To enable caching, use the CacheRoot directive,
specifying the directory where cache files are to be saved:
CacheRoot /usr/local/apache/cache
Make sure that directory is writable by the user under which
httpd is running.
The CacheSize directive sets the desired space
usage in kilobytes:
CacheSize 50000 # 50 MB
Garbage collection, which enforces the cache size, is set in hours by
the CacheGcInterval. If unspecified, the cache
size will grow until disk space runs out. This setting tells
mod_proxy to check that your cache doesn't exceed
the maximum size every hour:
CacheGcInterval 1
CacheMaxExpirespecifies the maximum number of
hours for which cached documents will be retained without checking
the origin server:
CacheMaxExpire 72
If the origin server for a document did not send an expiry date in
the form of an Expires header, then the
CacheLastModifiedFactor will be used to estimate
one by multiplying the factor by the time the document was last
modified, as supplied in the Last-Modified header.
CacheLastModifiedFactor 0.1
If the content was modified 10 hours ago, mod_proxy will assume an
expiration time of 10 × 0.1 = 1 hour. You should set this
according to how often your content is updated.
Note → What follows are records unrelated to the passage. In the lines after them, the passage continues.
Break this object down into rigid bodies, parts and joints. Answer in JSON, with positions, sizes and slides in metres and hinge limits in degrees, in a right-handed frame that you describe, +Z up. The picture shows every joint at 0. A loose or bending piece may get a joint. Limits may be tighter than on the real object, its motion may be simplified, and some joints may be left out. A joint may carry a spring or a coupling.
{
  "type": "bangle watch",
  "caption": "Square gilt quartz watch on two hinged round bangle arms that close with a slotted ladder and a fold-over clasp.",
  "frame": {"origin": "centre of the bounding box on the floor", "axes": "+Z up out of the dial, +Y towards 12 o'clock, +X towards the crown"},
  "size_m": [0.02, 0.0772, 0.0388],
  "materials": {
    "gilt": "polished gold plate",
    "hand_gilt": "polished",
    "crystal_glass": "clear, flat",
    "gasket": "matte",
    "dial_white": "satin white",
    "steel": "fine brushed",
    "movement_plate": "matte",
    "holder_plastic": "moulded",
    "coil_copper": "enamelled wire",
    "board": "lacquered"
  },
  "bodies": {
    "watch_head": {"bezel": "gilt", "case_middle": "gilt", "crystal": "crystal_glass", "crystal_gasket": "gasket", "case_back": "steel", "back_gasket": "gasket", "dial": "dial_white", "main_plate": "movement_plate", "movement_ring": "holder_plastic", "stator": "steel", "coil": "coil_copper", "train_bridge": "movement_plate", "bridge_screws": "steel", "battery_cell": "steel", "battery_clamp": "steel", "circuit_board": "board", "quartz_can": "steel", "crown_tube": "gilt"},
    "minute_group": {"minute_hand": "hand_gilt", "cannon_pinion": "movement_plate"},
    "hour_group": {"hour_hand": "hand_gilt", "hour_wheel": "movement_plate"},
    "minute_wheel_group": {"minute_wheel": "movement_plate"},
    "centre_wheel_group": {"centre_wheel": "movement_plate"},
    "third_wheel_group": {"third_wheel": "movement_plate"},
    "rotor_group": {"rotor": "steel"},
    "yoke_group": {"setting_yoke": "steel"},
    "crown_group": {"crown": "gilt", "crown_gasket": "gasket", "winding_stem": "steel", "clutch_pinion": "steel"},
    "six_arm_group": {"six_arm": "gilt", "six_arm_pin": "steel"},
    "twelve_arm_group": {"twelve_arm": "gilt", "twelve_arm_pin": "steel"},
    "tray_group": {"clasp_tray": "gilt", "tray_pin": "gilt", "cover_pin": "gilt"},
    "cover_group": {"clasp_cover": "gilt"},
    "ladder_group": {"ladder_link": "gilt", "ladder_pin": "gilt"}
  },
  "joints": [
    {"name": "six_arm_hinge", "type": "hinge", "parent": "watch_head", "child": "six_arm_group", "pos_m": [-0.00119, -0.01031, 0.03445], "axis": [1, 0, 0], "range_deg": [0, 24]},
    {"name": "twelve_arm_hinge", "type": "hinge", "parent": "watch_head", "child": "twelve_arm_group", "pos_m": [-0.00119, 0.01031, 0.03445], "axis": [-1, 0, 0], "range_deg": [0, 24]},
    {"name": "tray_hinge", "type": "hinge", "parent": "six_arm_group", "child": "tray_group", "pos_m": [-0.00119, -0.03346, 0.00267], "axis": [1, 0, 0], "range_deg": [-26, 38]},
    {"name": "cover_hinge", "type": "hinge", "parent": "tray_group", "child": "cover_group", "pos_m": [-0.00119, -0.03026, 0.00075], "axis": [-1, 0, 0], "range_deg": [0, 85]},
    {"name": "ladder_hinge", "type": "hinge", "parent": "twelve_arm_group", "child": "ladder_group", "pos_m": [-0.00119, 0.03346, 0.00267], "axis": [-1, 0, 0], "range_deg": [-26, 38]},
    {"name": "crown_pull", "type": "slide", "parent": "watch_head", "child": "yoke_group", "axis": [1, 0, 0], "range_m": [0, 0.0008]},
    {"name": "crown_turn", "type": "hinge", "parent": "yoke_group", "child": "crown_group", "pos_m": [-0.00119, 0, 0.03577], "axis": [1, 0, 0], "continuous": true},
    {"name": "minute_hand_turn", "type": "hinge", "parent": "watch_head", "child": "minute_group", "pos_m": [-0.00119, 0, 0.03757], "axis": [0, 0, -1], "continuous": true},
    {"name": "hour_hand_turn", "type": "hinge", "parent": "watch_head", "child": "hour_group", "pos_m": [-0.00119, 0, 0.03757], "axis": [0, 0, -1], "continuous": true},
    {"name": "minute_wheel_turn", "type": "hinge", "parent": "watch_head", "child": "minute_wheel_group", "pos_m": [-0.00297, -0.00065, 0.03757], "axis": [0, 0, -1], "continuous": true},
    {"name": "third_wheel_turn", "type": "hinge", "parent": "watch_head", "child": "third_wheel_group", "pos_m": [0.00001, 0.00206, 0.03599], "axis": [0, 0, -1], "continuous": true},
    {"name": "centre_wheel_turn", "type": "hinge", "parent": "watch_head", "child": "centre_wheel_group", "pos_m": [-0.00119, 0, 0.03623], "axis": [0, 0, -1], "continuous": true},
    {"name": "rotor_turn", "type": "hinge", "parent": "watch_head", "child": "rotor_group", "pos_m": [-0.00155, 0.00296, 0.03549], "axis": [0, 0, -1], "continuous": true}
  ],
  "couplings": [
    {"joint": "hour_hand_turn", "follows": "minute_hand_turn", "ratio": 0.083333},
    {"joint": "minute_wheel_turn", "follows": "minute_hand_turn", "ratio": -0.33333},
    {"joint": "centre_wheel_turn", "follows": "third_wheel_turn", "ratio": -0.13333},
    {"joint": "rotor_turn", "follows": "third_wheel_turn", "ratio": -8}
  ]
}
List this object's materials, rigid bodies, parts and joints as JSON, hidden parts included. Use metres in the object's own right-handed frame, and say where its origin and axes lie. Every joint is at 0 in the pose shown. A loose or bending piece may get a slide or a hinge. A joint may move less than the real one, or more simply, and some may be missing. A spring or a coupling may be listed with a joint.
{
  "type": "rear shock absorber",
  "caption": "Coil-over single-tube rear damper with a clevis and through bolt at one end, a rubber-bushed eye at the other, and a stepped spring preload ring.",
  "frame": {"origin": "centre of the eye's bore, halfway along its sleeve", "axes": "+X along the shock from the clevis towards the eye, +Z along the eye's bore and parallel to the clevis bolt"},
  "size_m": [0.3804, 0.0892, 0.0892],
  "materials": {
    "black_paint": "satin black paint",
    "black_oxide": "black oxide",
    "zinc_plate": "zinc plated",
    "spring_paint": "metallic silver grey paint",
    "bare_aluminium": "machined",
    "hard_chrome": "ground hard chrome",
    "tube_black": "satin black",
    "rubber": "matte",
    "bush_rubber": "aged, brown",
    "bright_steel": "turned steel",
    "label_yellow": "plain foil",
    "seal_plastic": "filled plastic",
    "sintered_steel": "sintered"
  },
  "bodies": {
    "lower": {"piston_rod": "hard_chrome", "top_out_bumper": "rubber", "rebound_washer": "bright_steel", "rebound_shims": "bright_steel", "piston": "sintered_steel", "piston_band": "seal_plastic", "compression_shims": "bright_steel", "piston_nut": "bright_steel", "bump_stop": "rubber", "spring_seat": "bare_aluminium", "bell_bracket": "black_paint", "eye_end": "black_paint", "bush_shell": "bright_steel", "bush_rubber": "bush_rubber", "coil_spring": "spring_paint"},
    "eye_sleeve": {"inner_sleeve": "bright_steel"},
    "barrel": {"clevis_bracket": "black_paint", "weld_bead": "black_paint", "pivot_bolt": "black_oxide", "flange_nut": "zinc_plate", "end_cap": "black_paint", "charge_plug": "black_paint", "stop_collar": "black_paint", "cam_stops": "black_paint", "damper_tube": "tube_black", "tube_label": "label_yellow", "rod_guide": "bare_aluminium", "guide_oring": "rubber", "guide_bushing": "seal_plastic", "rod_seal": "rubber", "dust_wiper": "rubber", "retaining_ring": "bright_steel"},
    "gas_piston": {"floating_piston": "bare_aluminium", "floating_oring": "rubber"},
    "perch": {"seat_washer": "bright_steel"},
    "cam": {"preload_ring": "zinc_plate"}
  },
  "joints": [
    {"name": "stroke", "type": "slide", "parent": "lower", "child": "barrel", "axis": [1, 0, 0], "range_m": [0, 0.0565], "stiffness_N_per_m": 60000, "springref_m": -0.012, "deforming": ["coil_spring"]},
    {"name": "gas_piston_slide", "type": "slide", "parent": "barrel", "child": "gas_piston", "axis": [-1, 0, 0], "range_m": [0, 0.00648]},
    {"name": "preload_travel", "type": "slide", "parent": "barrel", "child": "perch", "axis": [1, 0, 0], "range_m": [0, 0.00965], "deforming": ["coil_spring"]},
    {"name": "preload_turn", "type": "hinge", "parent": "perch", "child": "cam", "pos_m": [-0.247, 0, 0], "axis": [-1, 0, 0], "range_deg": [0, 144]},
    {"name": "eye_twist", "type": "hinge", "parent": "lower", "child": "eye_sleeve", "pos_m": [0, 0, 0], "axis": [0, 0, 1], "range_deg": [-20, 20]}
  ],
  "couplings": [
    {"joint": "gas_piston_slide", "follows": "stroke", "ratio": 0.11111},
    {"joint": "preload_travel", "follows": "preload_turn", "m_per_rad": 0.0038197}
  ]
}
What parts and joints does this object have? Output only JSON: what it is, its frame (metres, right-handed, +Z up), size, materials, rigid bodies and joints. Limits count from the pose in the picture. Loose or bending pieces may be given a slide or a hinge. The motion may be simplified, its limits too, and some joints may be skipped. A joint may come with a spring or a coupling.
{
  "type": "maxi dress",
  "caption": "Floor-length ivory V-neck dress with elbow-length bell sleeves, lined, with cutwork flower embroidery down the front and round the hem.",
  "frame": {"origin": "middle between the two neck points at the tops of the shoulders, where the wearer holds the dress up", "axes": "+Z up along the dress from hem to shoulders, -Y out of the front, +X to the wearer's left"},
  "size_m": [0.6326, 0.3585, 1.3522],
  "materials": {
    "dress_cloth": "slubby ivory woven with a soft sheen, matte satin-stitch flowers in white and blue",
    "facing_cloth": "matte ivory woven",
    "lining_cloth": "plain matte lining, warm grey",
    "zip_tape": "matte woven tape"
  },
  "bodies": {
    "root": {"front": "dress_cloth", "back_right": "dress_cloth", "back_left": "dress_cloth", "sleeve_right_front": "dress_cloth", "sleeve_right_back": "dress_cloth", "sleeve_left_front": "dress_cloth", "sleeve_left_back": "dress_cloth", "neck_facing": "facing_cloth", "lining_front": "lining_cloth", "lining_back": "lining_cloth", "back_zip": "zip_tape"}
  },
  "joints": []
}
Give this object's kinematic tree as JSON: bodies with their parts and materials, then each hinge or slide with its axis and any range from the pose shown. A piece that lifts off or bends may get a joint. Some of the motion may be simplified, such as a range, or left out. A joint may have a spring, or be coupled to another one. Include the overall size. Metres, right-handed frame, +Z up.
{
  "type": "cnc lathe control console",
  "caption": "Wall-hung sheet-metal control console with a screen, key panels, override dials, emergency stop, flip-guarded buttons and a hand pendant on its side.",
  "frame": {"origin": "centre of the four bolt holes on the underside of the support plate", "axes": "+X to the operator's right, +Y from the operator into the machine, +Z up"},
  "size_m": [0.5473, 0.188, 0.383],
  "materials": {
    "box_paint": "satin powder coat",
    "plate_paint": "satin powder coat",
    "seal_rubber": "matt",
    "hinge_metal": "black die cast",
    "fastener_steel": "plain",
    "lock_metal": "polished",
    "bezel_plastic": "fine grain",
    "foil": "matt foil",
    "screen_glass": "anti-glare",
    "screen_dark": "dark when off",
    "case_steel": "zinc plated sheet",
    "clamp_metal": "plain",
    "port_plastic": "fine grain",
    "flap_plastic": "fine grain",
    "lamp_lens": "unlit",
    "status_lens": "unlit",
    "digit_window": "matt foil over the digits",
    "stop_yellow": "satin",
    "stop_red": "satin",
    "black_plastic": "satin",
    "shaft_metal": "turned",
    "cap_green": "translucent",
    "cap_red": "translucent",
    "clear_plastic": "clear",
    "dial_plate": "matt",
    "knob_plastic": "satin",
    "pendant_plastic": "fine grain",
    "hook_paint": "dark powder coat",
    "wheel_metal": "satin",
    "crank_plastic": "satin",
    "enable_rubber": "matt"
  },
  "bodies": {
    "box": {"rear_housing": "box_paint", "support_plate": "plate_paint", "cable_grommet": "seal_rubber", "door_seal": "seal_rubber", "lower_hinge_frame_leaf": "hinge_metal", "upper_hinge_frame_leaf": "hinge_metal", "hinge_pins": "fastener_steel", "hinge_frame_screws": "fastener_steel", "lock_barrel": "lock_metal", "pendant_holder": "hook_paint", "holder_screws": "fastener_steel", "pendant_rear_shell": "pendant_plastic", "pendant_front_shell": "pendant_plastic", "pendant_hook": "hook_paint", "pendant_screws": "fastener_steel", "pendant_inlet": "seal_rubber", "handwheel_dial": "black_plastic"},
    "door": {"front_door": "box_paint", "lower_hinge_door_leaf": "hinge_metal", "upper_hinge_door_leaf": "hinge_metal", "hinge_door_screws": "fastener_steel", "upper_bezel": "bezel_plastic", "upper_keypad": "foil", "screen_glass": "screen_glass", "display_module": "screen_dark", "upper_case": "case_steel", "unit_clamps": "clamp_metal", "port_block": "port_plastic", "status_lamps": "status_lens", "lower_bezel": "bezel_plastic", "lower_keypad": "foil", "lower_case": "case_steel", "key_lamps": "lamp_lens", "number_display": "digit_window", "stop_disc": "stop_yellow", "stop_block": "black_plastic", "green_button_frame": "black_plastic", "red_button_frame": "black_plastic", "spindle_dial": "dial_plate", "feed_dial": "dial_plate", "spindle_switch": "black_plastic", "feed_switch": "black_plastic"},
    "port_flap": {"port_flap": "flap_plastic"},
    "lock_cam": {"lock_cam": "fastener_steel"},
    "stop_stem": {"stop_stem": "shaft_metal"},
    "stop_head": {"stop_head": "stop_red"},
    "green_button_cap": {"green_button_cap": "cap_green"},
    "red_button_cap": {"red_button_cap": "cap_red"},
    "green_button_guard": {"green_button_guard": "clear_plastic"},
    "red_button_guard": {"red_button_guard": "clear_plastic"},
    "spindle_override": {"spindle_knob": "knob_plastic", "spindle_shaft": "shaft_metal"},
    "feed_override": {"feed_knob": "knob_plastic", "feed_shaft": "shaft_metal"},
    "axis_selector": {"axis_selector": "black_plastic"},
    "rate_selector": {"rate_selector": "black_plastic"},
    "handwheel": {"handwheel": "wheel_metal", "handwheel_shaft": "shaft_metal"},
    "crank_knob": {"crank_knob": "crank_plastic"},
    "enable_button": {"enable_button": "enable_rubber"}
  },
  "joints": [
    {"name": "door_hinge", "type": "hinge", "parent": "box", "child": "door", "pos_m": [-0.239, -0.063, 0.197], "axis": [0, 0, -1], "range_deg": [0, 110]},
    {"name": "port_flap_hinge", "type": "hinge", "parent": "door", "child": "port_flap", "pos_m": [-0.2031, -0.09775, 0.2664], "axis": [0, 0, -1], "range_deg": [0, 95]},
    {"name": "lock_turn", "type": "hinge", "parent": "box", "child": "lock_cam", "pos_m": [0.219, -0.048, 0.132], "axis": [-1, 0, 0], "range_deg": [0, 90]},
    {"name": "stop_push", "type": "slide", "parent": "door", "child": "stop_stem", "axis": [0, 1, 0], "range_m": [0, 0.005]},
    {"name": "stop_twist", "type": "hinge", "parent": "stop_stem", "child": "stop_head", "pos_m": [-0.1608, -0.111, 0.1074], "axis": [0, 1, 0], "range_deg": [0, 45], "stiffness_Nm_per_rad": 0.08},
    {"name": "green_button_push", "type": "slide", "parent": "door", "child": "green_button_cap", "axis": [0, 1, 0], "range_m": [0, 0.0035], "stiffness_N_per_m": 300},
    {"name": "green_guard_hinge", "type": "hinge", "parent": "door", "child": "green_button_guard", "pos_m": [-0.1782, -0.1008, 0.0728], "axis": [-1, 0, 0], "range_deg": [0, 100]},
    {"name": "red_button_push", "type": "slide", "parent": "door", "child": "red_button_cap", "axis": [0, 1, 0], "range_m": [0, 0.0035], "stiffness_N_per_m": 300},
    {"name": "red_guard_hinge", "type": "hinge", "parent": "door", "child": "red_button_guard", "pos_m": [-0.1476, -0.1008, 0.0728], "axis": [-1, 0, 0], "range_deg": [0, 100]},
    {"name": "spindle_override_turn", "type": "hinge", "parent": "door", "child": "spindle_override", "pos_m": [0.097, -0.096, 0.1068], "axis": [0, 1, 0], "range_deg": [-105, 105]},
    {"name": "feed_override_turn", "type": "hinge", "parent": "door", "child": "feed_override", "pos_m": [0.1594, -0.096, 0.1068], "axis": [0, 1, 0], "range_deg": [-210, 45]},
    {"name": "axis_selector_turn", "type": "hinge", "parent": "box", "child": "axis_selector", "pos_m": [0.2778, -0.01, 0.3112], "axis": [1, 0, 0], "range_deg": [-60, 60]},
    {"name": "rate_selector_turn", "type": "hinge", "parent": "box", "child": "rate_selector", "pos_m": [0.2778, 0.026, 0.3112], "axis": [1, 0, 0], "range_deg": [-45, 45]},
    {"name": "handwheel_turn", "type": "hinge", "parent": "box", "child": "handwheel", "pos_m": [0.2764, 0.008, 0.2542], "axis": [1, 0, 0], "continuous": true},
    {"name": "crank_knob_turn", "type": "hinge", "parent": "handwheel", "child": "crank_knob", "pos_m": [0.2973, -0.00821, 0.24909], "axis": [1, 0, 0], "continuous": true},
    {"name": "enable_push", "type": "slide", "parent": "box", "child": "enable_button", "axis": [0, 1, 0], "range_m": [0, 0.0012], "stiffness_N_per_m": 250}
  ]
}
If neither Last-Modified nor
Expires is present, the
CacheDefaultExpire directive specifies the number
of hours until the document is expired from the cache:
CacheDefaultExpire 24
12.7.6. Build Process
To build
mod_proxy
into Apache, just add —enable-module=proxy
during the Apache ./configurestage. Since you
will probably need mod_rewrite's capability as well,
enable it with —enable-module=rewrite.